Return, exactly as written, every line from the first line of the data below through the line that contains "LENS = 119.62".

(Dataset items)

--------

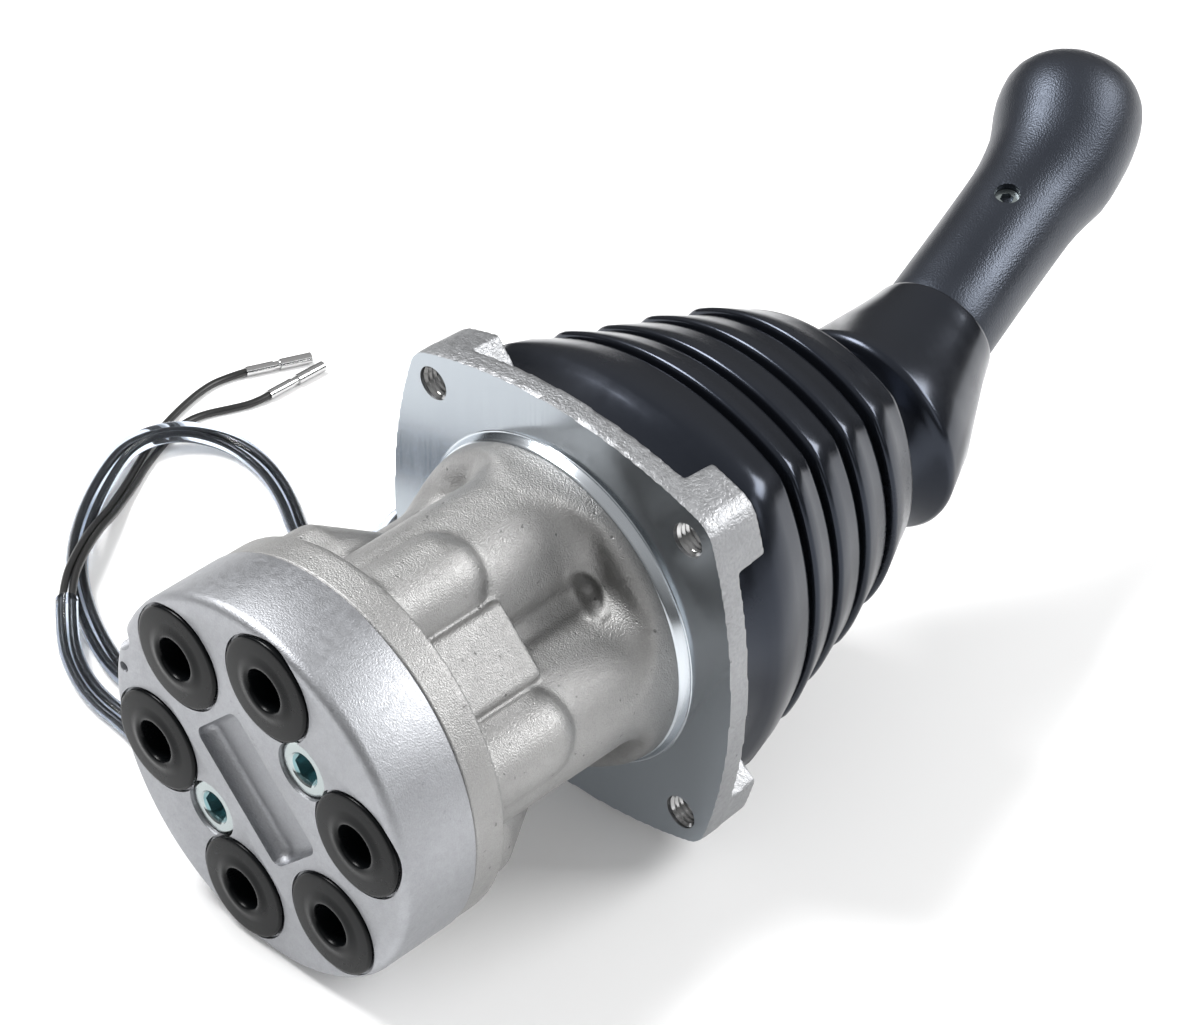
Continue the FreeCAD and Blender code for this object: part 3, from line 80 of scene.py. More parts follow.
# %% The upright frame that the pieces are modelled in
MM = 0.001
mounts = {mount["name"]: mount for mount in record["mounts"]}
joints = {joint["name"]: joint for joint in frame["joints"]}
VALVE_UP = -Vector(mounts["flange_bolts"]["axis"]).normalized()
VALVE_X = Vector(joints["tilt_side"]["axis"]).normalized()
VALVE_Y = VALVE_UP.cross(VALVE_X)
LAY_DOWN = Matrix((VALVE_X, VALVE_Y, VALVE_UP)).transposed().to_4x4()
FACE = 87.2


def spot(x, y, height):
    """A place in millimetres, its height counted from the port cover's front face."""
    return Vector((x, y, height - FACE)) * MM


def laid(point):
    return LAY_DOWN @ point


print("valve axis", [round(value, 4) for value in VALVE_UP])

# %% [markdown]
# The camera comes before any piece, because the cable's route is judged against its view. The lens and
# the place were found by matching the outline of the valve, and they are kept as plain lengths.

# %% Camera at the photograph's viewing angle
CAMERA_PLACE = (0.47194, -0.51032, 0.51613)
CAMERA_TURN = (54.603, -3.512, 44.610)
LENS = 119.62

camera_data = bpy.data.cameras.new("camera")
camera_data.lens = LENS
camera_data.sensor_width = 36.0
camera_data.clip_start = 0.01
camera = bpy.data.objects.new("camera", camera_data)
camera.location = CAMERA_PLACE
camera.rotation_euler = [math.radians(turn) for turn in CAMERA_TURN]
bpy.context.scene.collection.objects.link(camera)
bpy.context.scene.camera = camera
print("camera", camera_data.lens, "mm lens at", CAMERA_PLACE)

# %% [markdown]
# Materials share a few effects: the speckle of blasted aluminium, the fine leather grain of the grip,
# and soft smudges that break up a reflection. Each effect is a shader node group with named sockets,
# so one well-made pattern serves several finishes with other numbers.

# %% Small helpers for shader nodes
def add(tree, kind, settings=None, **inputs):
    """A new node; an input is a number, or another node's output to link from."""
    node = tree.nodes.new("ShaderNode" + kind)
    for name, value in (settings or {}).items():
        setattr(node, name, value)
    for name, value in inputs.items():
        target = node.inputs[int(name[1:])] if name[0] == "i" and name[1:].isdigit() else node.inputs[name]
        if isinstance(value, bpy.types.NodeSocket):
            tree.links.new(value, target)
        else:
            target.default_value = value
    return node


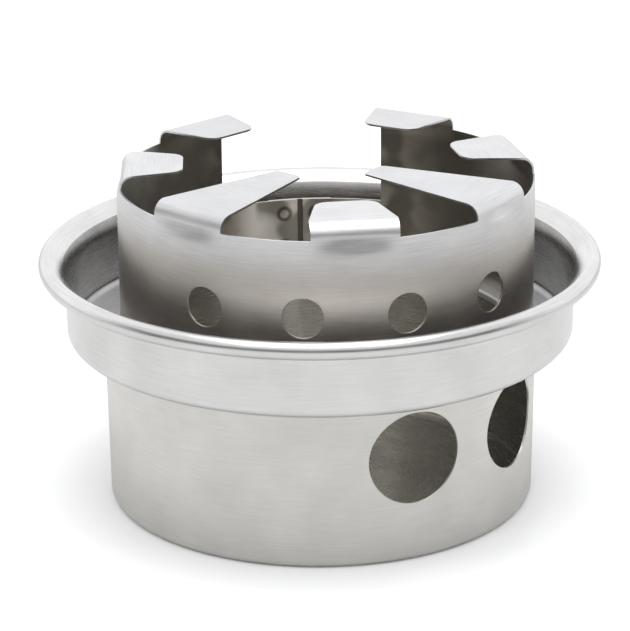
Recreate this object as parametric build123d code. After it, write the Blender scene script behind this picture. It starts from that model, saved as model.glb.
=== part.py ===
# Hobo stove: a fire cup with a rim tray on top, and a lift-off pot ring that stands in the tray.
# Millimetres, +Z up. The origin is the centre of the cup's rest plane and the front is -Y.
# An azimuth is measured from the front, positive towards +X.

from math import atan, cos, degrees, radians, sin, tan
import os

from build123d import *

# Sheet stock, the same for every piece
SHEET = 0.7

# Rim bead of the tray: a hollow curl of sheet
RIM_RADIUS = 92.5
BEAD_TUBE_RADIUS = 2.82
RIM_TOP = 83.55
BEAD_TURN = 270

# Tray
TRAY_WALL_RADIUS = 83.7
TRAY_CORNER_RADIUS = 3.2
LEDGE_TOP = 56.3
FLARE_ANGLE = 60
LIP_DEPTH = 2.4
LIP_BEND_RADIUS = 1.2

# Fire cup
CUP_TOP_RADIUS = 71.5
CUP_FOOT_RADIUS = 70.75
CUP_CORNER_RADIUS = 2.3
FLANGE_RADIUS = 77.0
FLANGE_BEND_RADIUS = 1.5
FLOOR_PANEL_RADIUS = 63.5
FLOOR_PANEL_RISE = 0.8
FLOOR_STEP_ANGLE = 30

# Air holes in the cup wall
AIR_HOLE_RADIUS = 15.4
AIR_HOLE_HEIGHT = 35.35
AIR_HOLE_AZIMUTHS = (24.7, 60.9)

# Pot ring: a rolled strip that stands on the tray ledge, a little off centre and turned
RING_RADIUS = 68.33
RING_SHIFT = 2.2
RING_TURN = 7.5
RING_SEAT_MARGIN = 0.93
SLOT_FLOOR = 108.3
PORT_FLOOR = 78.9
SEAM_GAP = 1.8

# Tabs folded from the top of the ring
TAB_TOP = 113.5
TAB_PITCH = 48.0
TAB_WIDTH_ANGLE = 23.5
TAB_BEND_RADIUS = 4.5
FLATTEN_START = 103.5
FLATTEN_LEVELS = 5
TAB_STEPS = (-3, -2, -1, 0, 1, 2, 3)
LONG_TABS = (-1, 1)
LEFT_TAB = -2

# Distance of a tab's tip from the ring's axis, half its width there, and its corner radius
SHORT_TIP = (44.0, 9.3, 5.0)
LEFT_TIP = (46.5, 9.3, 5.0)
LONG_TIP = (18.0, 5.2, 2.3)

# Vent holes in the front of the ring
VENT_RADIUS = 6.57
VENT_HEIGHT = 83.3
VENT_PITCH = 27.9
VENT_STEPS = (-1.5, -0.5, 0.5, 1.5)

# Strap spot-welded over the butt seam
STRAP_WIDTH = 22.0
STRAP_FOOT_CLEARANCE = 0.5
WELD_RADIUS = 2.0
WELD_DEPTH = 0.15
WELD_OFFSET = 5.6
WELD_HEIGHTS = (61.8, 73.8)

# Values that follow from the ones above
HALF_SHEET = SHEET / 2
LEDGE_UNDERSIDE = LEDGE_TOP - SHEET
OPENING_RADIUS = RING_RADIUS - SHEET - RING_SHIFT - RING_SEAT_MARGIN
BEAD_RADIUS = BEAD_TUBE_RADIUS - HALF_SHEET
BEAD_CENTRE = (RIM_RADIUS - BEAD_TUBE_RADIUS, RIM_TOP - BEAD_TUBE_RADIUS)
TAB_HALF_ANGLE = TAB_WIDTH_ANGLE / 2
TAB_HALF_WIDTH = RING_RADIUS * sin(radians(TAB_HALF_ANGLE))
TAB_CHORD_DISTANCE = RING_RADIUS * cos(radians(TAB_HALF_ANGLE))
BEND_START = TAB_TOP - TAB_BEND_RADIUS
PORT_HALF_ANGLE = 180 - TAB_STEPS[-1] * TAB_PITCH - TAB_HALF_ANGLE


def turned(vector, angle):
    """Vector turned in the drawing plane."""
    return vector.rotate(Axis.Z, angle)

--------

- [Exercise answer]:
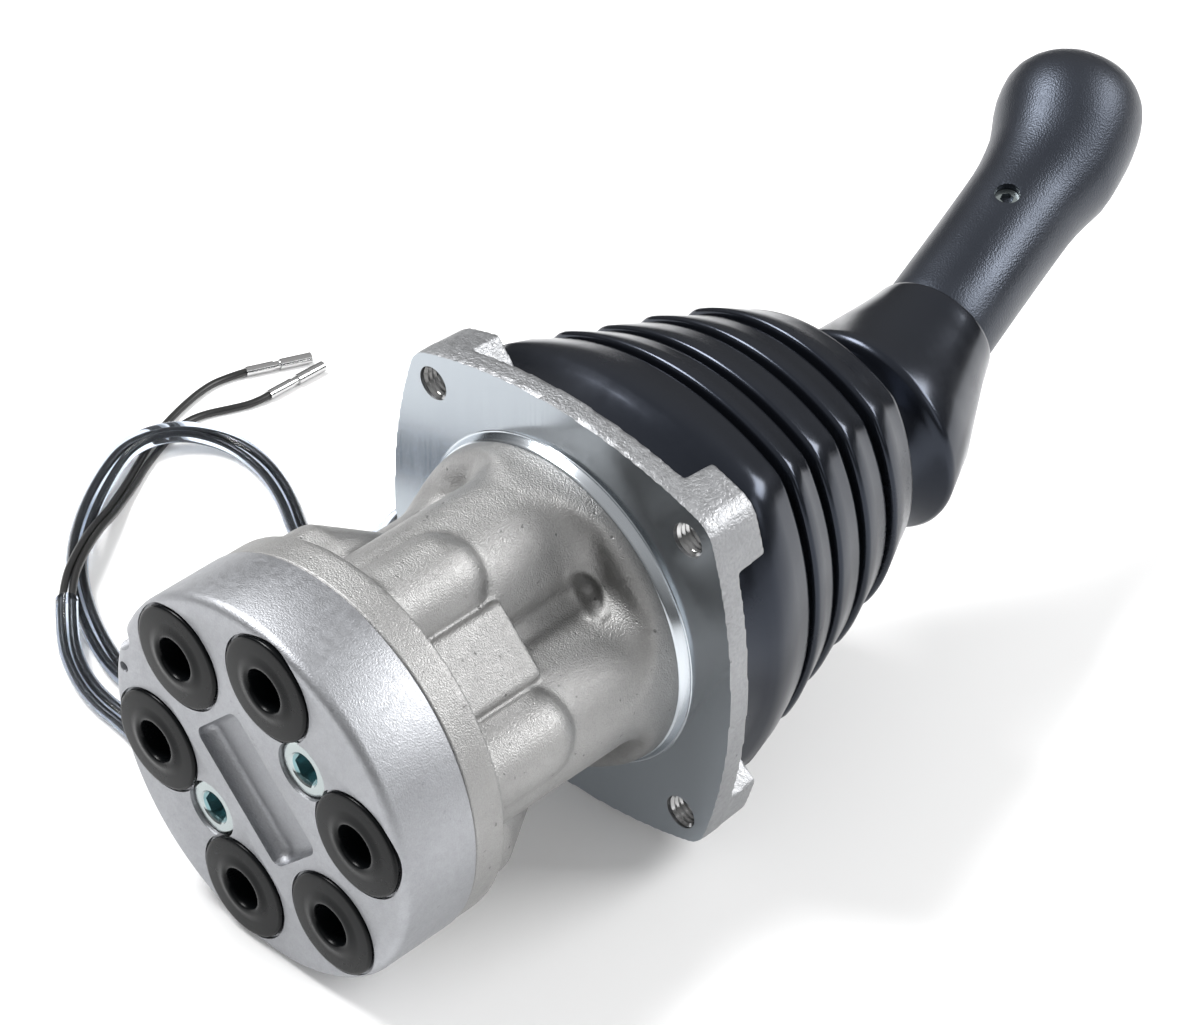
Continue the FreeCAD and Blender code for this object: part 3, from line 80 of scene.py. More parts follow.
# %% The upright frame that the pieces are modelled in
MM = 0.001
mounts = {mount["name"]: mount for mount in record["mounts"]}
joints = {joint["name"]: joint for joint in frame["joints"]}
VALVE_UP = -Vector(mounts["flange_bolts"]["axis"]).normalized()
VALVE_X = Vector(joints["tilt_side"]["axis"]).normalized()
VALVE_Y = VALVE_UP.cross(VALVE_X)
LAY_DOWN = Matrix((VALVE_X, VALVE_Y, VALVE_UP)).transposed().to_4x4()
FACE = 87.2


def spot(x, y, height):
    """A place in millimetres, its height counted from the port cover's front face."""
    return Vector((x, y, height - FACE)) * MM


def laid(point):
    return LAY_DOWN @ point


print("valve axis", [round(value, 4) for value in VALVE_UP])

# %% [markdown]
# The camera comes before any piece, because the cable's route is judged against its view. The lens and
# the place were found by matching the outline of the valve, and they are kept as plain lengths.

# %% Camera at the photograph's viewing angle
CAMERA_PLACE = (0.47194, -0.51032, 0.51613)
CAMERA_TURN = (54.603, -3.512, 44.610)
LENS = 119.62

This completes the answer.